Ultimately, this leads to connections with the Red Mafiya. Things get messy when people start dying and Hannibal must figure out why.

Meanwhile, Cindy is looking at new houses (along with a male realtor who may or may not be trying to move in on her). This development gives Hannibal further incentive to solve the case, get all these Russians off his back and set things straight with his girlfriend.

Read the entire review at:

Saturday, April 3, 2010

Ebooks: I'll Miss the Book Covers

One nice thing about print books is they have covers. From a reader's perspective, it can lead to small, serendipitous encounters with people you see on public transit or reading in coffee shops. You see them reading a book you've read before and really liked. You might say something to that person like, "Isn't that a great book?" Or you might be the recipient of such a question.

Another person might have a book you've been thinking about reading. It might spark your interest to see someone (or someones) reading that book. From an author's perspective, it's free advertising. People see someone with your book, they ask about it, the reader gives their opinion (you hope it's a good one :)).

Anyway, covers seem to play a part in spreading word of mouth about a book. But ebooks don't have covers. So how much do people talk to each other about the ebooks they're reading? Frankly, this worries me. (Maybe they blog, Facebook or tweet about it instead? Plus there's online book review sites like GoodReads, Shelfari and Library Thing. Maybe people are posting their opinions to these places. A hopeful thought ... and not quite as casual and easy as simply seeing someone with a book and having a conversation about it.)

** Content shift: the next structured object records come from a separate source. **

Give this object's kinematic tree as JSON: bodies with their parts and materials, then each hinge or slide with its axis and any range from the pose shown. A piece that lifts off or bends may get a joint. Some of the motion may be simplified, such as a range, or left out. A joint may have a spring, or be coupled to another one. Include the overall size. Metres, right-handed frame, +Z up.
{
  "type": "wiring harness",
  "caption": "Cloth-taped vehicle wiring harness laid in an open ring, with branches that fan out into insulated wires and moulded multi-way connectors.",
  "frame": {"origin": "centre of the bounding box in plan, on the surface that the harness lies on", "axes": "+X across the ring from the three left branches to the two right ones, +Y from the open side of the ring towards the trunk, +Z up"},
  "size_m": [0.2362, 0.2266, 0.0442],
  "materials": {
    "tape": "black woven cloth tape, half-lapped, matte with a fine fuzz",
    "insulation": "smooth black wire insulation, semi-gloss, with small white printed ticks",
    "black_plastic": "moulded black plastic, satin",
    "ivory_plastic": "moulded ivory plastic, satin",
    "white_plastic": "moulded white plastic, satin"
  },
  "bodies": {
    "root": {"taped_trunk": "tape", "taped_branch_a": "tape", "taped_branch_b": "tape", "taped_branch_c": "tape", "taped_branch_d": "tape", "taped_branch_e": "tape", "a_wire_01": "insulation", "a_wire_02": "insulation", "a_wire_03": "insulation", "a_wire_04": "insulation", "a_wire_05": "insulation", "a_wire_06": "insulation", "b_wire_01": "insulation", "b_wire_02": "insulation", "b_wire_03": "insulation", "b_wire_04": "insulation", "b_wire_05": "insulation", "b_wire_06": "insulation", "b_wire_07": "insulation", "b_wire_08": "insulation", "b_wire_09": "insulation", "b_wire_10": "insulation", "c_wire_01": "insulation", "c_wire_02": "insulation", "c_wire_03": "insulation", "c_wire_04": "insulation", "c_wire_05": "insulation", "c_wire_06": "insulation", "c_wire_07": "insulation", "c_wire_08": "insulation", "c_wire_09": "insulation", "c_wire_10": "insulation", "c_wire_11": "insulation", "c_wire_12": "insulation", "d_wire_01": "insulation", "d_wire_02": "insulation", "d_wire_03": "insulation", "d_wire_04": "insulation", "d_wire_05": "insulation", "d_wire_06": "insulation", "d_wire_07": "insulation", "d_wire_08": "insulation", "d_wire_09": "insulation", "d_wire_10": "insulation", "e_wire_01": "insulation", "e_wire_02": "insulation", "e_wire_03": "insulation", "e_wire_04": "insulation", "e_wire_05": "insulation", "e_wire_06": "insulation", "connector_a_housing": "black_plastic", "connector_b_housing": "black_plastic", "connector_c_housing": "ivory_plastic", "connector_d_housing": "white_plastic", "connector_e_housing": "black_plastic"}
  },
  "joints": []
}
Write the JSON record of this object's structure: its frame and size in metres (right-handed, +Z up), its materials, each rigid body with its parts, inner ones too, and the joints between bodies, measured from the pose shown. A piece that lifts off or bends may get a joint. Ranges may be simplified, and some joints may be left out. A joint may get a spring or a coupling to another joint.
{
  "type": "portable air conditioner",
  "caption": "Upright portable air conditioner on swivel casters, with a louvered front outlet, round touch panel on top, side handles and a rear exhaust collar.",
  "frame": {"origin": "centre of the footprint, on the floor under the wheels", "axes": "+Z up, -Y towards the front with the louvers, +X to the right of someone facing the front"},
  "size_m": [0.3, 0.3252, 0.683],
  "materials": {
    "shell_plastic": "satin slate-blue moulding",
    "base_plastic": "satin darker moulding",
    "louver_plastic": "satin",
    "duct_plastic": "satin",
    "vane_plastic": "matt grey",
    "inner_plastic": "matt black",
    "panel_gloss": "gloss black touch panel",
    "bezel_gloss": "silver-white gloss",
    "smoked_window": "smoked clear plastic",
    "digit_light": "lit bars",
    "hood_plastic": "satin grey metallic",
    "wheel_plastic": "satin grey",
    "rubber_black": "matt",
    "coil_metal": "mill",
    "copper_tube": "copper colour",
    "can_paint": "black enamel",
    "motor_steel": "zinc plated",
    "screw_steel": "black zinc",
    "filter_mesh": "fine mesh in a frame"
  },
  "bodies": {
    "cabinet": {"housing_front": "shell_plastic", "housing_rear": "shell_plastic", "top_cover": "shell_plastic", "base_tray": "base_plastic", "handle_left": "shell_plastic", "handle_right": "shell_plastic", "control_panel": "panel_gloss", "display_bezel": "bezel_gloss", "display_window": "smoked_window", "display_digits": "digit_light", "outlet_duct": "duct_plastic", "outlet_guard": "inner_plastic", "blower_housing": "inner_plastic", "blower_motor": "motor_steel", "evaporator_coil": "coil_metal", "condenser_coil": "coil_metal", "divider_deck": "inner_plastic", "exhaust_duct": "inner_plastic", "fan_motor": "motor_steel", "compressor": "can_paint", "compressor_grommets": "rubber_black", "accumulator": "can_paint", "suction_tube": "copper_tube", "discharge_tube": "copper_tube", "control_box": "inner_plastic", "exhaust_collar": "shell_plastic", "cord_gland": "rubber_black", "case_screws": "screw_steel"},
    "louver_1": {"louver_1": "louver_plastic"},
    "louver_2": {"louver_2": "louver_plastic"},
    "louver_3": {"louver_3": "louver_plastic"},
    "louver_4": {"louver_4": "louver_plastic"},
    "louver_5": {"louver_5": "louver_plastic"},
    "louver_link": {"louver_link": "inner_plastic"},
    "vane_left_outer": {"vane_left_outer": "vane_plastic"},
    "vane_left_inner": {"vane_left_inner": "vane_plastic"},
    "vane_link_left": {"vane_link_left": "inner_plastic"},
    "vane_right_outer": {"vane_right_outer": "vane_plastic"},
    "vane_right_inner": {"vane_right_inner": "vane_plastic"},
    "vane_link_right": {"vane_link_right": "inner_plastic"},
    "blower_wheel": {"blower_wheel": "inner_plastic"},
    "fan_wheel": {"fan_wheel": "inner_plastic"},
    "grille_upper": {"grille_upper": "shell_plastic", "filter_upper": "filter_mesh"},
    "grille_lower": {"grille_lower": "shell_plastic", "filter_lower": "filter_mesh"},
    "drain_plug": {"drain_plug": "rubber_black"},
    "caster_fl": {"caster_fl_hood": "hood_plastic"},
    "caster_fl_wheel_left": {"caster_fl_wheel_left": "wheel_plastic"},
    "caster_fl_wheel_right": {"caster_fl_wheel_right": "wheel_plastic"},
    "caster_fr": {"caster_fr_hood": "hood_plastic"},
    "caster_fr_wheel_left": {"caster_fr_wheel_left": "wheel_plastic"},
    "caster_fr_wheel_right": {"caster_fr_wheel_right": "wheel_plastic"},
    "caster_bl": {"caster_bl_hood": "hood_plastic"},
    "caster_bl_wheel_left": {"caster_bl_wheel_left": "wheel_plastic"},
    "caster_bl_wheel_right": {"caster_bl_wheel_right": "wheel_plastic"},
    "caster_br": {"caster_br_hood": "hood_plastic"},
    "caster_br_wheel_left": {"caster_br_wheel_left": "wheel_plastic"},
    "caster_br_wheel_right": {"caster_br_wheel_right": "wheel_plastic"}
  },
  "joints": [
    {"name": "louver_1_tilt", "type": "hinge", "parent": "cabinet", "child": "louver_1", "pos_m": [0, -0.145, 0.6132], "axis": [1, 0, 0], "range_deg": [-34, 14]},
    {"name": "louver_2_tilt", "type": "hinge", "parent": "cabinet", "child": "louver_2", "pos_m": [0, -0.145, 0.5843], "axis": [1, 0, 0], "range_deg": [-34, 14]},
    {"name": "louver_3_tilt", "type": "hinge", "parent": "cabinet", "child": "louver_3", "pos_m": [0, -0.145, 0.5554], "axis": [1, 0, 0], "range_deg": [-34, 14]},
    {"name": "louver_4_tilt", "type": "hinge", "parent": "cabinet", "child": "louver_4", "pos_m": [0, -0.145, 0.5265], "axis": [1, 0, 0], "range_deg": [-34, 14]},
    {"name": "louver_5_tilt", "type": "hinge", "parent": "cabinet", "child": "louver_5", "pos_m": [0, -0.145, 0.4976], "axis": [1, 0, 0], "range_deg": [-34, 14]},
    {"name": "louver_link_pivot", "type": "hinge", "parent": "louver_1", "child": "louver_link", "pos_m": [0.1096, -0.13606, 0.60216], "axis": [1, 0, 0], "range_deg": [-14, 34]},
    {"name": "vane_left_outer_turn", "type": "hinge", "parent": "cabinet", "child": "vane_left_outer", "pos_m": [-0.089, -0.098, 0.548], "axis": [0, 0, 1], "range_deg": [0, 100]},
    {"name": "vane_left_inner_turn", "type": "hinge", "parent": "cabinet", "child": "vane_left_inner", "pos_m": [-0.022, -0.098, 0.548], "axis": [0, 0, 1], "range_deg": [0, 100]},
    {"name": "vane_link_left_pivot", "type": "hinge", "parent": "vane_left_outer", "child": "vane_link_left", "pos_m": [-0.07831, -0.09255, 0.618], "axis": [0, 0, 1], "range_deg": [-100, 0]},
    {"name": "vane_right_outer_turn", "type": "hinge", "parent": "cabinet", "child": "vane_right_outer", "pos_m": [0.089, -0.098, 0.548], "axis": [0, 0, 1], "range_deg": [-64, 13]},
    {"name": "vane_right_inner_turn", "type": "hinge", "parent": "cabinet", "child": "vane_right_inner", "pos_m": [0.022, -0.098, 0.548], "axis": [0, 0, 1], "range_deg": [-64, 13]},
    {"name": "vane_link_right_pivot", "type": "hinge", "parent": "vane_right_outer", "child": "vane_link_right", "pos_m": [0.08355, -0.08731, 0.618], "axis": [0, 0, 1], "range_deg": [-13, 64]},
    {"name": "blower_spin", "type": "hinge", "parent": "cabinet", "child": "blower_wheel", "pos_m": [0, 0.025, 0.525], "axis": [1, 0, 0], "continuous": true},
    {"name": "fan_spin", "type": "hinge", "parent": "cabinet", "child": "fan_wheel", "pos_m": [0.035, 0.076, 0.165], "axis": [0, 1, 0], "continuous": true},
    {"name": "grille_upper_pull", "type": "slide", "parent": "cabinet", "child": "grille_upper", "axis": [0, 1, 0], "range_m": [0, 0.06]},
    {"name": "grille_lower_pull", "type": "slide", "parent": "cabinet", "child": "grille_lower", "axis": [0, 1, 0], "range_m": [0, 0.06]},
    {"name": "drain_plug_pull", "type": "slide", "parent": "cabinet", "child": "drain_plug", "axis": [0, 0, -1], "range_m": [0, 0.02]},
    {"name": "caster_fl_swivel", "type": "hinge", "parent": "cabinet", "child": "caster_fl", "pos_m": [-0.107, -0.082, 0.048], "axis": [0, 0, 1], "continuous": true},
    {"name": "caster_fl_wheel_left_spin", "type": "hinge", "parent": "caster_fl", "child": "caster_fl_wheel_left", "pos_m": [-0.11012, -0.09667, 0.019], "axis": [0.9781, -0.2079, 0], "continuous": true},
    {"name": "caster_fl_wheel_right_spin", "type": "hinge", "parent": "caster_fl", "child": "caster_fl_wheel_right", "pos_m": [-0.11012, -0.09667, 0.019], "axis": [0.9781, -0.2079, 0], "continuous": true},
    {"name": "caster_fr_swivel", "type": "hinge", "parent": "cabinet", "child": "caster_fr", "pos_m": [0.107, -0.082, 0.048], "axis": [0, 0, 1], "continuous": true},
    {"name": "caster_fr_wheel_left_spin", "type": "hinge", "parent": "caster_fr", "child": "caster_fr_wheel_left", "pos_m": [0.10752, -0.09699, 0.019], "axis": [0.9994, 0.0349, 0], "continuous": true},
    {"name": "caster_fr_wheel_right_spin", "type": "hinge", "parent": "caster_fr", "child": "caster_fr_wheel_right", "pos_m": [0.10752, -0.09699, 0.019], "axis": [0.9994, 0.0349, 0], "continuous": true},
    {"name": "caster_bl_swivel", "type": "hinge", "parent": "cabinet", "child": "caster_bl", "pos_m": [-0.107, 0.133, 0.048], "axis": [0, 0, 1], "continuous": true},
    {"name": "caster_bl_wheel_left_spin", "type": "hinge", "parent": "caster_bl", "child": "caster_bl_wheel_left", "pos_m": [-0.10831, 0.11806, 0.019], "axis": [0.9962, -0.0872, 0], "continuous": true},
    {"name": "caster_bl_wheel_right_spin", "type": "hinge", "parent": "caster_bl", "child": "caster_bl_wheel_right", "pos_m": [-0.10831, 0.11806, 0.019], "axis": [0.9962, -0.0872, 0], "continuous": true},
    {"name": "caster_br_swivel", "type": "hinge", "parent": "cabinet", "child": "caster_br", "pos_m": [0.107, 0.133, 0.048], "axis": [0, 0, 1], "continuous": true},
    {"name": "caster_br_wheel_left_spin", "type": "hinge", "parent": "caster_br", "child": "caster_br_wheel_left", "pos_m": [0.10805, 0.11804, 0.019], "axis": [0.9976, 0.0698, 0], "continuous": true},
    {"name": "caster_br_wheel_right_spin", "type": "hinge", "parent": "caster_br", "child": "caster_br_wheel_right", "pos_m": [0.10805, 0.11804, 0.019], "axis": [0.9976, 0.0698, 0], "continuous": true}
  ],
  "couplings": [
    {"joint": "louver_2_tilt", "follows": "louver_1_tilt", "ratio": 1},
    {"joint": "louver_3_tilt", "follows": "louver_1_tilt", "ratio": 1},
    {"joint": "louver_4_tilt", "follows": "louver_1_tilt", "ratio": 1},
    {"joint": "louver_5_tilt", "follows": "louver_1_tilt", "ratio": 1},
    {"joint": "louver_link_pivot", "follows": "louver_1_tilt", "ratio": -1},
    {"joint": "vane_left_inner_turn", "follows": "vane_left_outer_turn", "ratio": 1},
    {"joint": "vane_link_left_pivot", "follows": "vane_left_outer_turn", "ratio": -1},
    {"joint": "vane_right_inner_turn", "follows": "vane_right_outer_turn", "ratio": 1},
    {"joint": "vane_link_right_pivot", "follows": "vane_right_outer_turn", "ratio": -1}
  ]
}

This concerns me from both perspectives. As an author, I'd like my books to be visible. As a reader, I like to know what other people are reading.

And then there's the whole author signing thing. What happens to book signings when ebooks become the norm? Not to mention book launches, a subject I've blogged about before.

Oh, brave new world that has such a lack of book covers (and pages to sign) in it.